OpenAI Reveals How the World Uses ChatGPT: Between Curiosity and Caution
Tehran - BORNA - According to a joint study by OpenAI and the U.S. National Bureau of Economic Research (NBER) — described as the largest of its kind — nearly 10 percent of the world’s population has now experimented with ChatGPT since its public debut in November 2022.
The findings, first reported by TechCrunch, indicate that almost half (49 percent) of all ChatGPT requests over the past three years have been simple questions or advice-seeking interactions. While the chatbot is capable of writing code, drafting emails, or generating creative text, its most common use remains providing information in a conversational manner.
At the same time, more than 70 percent of overall usage has been classified as “non-work related,” suggesting that everyday curiosity and personal engagement still outweigh professional or business applications. Yet professional use is growing steadily, especially in fields such as programming, research, and content development.
A Gender Shift in AI Adoption
One of the most striking trends is demographic. In the early months following ChatGPT’s launch, about 80 percent of weekly users were men, with usernames reflecting typically male identifiers. But by June 2025, this pattern had reversed, with female-associated usernames outnumbering male ones. Researchers described this as a “dramatic shift” that may reflect broader normalization of AI tools across diverse social groups.
Inequalities Across Borders
The study also highlighted socio-economic gaps in AI usage. Anthropic, the company behind rival chatbot Claude, shared parallel data indicating that AI adoption correlates strongly with income levels. Wealthier countries like Singapore and Canada showed significantly higher rates of engagement compared to emerging economies such as Indonesia, India, and Nigeria.

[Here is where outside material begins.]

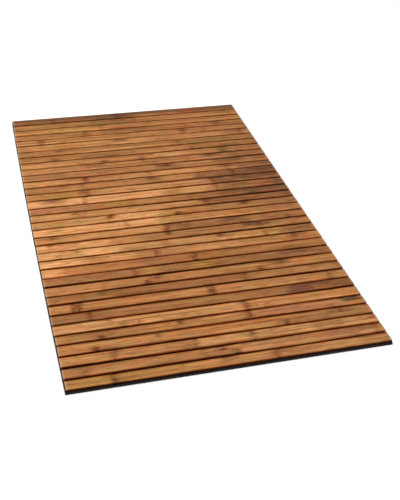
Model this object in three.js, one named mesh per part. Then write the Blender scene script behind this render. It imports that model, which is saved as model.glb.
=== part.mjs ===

Even within the United States, income disparities influenced adoption. Researchers observed that for every 1 percent increase in a state’s GDP, AI usage rose by 1.8 percent. This suggests that while AI is often described as a democratizing technology, in practice, access and sustained engagement are closely tied to wealth and digital infrastructure.
Promise and Peril
The growing footprint of AI raises broader questions about its benefits and risks. On the one hand, ChatGPT and similar tools are reshaping education, research, and even personal productivity by lowering barriers to information. They provide students with tutoring, assist small businesses with professional communication, and give ordinary users creative outlets once unavailable at scale.
On the other hand, the risks of dependency, inequality, and misuse loom large. Critics warn that over-reliance on AI for problem-solving could erode critical thinking skills, while the concentration of AI usage in wealthier societies threatens to widen global divides. Privacy concerns also persist, with questions about how much personal data is absorbed and analyzed by these platforms.

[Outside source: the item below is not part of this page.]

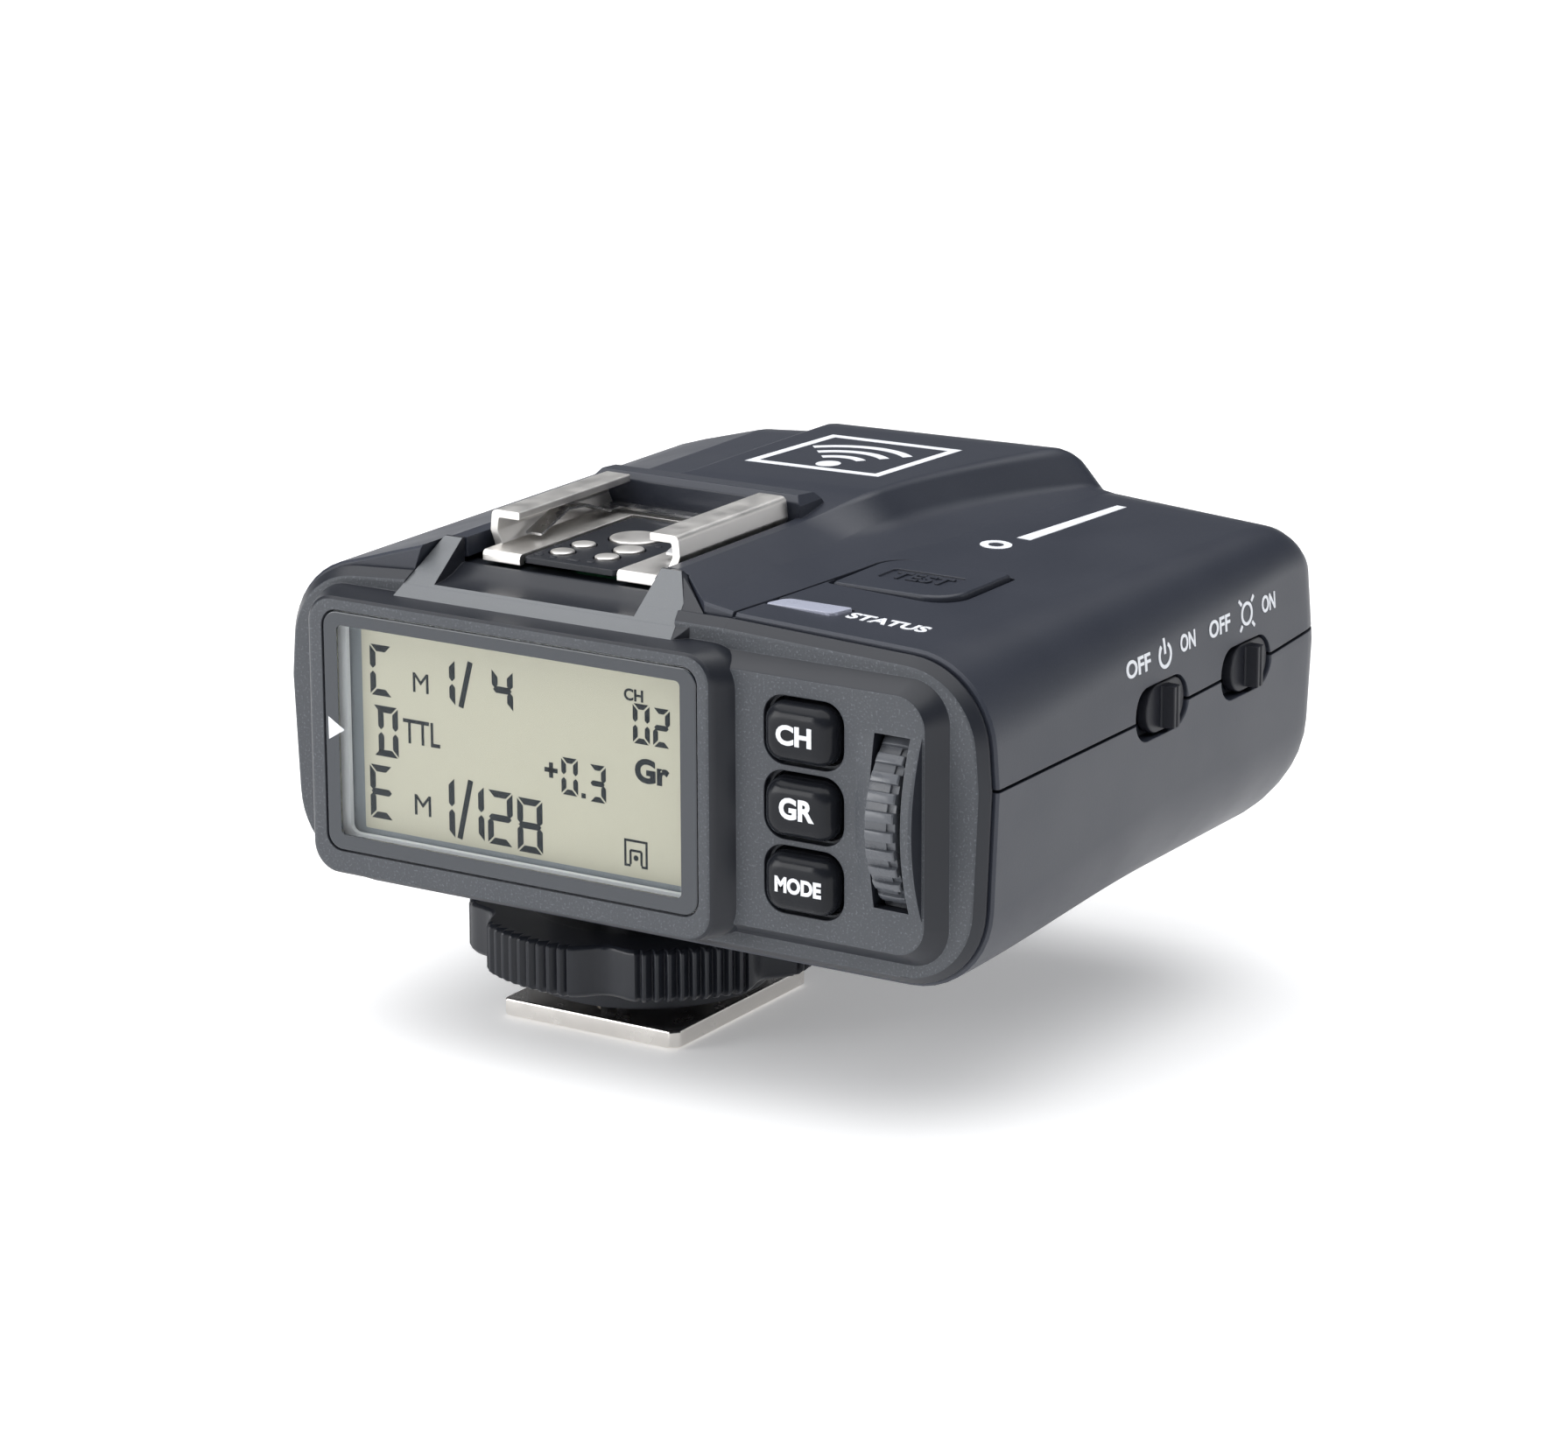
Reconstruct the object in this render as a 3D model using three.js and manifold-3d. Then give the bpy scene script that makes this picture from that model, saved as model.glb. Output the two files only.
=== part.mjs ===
// Wireless flash trigger with a locking shoe foot below and a pass-through accessory shoe on top.
// Units are millimetres. Origin: centre of the foot plate's underside. +X is the user's right
// when reading the display, +Y points away from the user, +Z is up.
import * as THREE from 'three';
import Module from 'manifold-3d';

const wasm = await Module();
wasm.setup();

// ---------------------------------------------------------------- driving sizes
const GAP = 0.3; // clearance between neighbouring pieces
const WALL = 1.8; // case wall

const BODY = { xL: -27.3, xR: 46.8, zB: 13.4, zP: 32.0, zT: 44.0, zEdge: 43.0, yF: -18.5, yR: 42.5 };
const CORNER = 8.2; // case corner radius seen from the front
const REAR_R = 5.0; // rounding round the rear face
const DRAFT = 0.8; // side draft away from the parting line

const FACE_Y = -20.0; // bezel ring face
const PANEL_Y = -21.8; // button panel face
const FRAME_Y = -24.0; // display frame face

const SHOE = { x: 0.6, y0: -12.0, y1: 5.8, half: 10.05, lip: 3.05, z: 45.0, top: 48.1, sheet: 0.7 };
const DECK_Z = SHOE.z - SHOE.sheet - GAP;
const HUMP = { x: 0.4, half: 12.0, z: 46.0, seam: 20.0 };
const HEAD = { x0: -6.6, x1: 14.4, z: 47.5, y: 13.8 };

const KEY = { x: 29.6, z: [35.4, 28.75, 22.1], w: 7.0, h: 5.2, r: 1.6, front: -23.1 };
const DIAL = { x0: 36.9, x1: 39.7, y: -14.3, z: 28.6, r: 10.0, teeth: 36, axle: 1.1 };
const TEST = { x: 28.0, y: 0.5, w: 12.0, d: 10.8 };
const STATUS = { x: 24.6, y: -12.8 };
const SLIDERS = { power: 10.5, lamp: 26.6 };
const SLIDER_Z = 32.4;
const SLIDER_TRAVEL = 2.2;
const AF = { x: 9.7, z: 24.6, w: 30.0, h: 8.4 }; // focus-assist window in the rear face

const FOOT = { w: 18.6, d: 22.4, t: 1.7, chamfer: 1.2 };
const STEM = { x: -1.0, y: 0.0, r: 5.2 };
const RING = { r: 16.3, z0: 5.0, z1: 9.6, bore: 5.5, lobes: 6, knurls: 9 };
const DISC = { r: 11.0, z0: 2.9, z1: 4.7 };

const CELL = { r: 7.2, x0: -15.2, x1: 34.6, at: [[23.2, 22.9], [32.7, 34.0]] };
const DOOR = { x0: -17.7, x1: 36.7, y0: 17.3, y1: 37.3, hingeY: 38.7, hingeZ: 12.2 };

const COLOR = {
  slate: 0x3d424b, grey: 0x50545a, black: 0x17181a, glass: 0x3a3e48, lcd: 0xbab9a0, lens: 0xe8eaec,
  nickel: 0xc9c4b8, silver: 0xb9b6ad, gold: 0xc2a35c, board: 0x1f5a3a, white: 0xdfe2e6, red: 0x6e1414,
  cell: 0x2f5d9a, steel: 0x8e9094,
};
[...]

Furthermore, the political dimension cannot be ignored. As the Iranian experience with digital technologies has shown, access to global platforms often intersects with issues of sovereignty, security, and cultural autonomy. Experts caution that without clear safeguards, AI could become yet another instrument of power asymmetry between developed and developing states.
For now, the data suggests that AI is no longer a niche experiment. It is a global phenomenon, embraced by millions for everything from daily advice to complex problem-solving. But its uneven adoption, gendered dynamics, and deep links to wealth reveal that the “AI revolution” is not unfolding uniformly.
The challenge for policymakers, technologists, and societies alike will be to harness AI’s transformative potential while addressing its inequities and risks. As ChatGPT and its rivals continue to evolve, the story is no longer just about innovation — it is about responsibility.